Another encouragement is Jesus on the cross and his love for me... I have been so impacted by a song called Arms Wide Open by Misty Edwards... the lyrics are of Jesus `wıth arms wide open, a heart exposed, with arms wıde open, bleeding` and then Him saying `you shall love me - with arms wide open, a heart exposed, with arms wide open, bleeding, sometimes bleeding`... I am so hungry for this. As we ate supper in Istanbul, a young girl, deaf and dumb, approached us selling tissues. These lyrics flooded my mind again. Is it not horrendous that at night a child can approach adults eating and no one ask questions? Why is she there?

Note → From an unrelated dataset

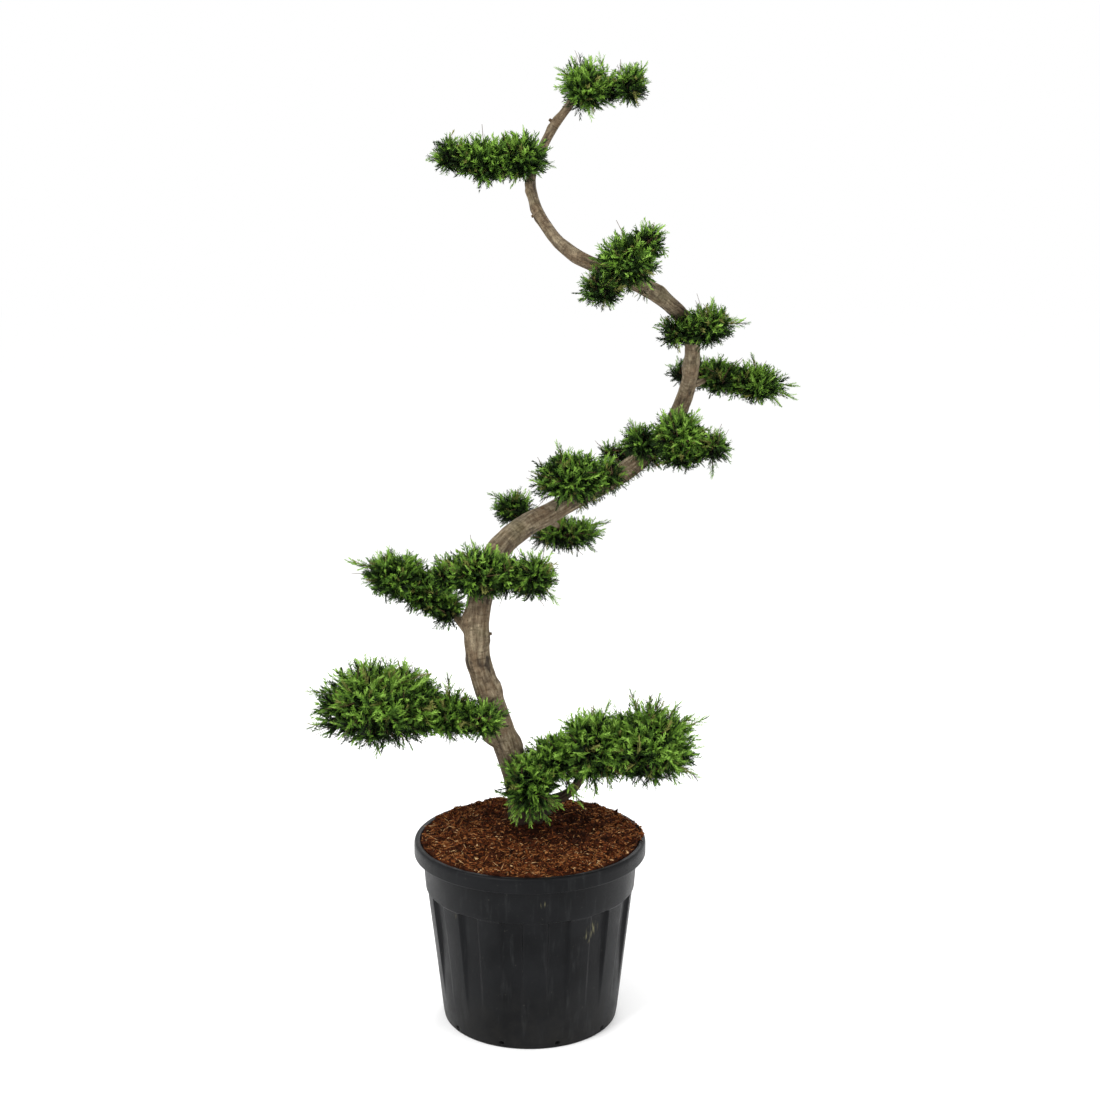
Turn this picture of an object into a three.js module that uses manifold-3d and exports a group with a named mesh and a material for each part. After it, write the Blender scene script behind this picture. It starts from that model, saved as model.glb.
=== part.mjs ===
// A spiral-trained conifer in its nursery pot: a bare trunk that winds up round an upright stake line,
// with clipped pads of foliage along it. Millimetres, +Z up, origin at the centre of the pot's underside.
import * as THREE from "three";
import { mergeVertices } from "three/addons/utils/BufferGeometryUtils.js";
import Module from "manifold-3d";

const wasm = await Module();
wasm.setup();

// ---------------------------------------------------------------- driving sizes
const GAP = 0.3; // clear distance between pieces that touch

// Pot: a round container with a hanging lip, a plain collar and shallow flutes below it.
const POT_HEIGHT = 419;
const LIP_RADIUS = 260;
const LIP_DROP = 34; // the lip hangs this far below the pot's top edge
const LIP_WIDTH = 15; // flat top of the lip, from its outer edge inwards
const LIP_THICKNESS = 6; // of the lip's flat top
const LIP_EDGE = { across: 4, down: 5 }; // worn round of the lip's outer edge
const SKIRT_THICKNESS = 4;
const COLLAR_TOP_RADIUS = 241;
const COLLAR_FOOT_RADIUS = 235;
const COLLAR_FOOT_HEIGHT = 308;
const COLLAR_STEP = 2; // height over which the collar steps in to the wall
const WALL_TOP_RADIUS = 232; // the fluted wall, where it meets the collar
const BASE_RADIUS = 197;
const BASE_EDGE = 4; // worn round of the bottom edge
const WALL = 3; // thinnest wall, behind a flute
const FLOOR = 4;
const FLUTES = 14;
const FLUTE_DEPTH = 6.5; // at the top of the wall, fading out downwards
const FLUTE_FOOT = 50; // height where a flute has faded away
const FLUTE_MIDDLE = 150; // height of one ring between, where a flute is still shallow
const FLUTE_FULL = 248; // height from which a flute has its full depth
// Across a flute, as a share of the step from one to the next, and whether the wall is sunk there.
const FLUTE_ACROSS = [
  [0, 0],
  [0.07, 1],
  [0.43, 1],
  [0.5, 0],
];
const FLUTE_TURN = -9.4; // bearing of the flute nearest the front, from -Y, in degrees
const DRAIN_HOLES = 10;
const DRAIN_RADIUS = 5;
const DRAIN_HEIGHT = 11;
const DRILL = { length: 30, sides: 6 };

// Soil: a plug that fills the pot and is heaped round the trunk.
const SOIL_TOP = 435; // flat patch at the trunk's foot
const SOIL_EDGE = 421; // where the heap meets the lip
const SOIL_PATCH_RADIUS = 62;
const SOIL_HEAP_RADIUS = 261; // distance from the trunk where the heap has run out
const SOIL_LUMP = 3; // height of the lumps, which grow to it over the next distance
const SOIL_LUMP_START = 40;
const SOIL_RINGS = [236, 190, 130, 60];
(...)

Jesus` pure love for me and for children like her do fire me on through difficulty.

So the day-awaited sleeper tonight. Oh yes and for those of you who are praying, pray for us in these temperatures as they rise & rise! We will wake in Adana and bus along a bit from there. Going to sign off now and slink off in my supercool Turkish trousers and my snazzy Romanian bag. As if red hair and a backpack weren`t enough, I seem keen to prove to everyone I am a traveller.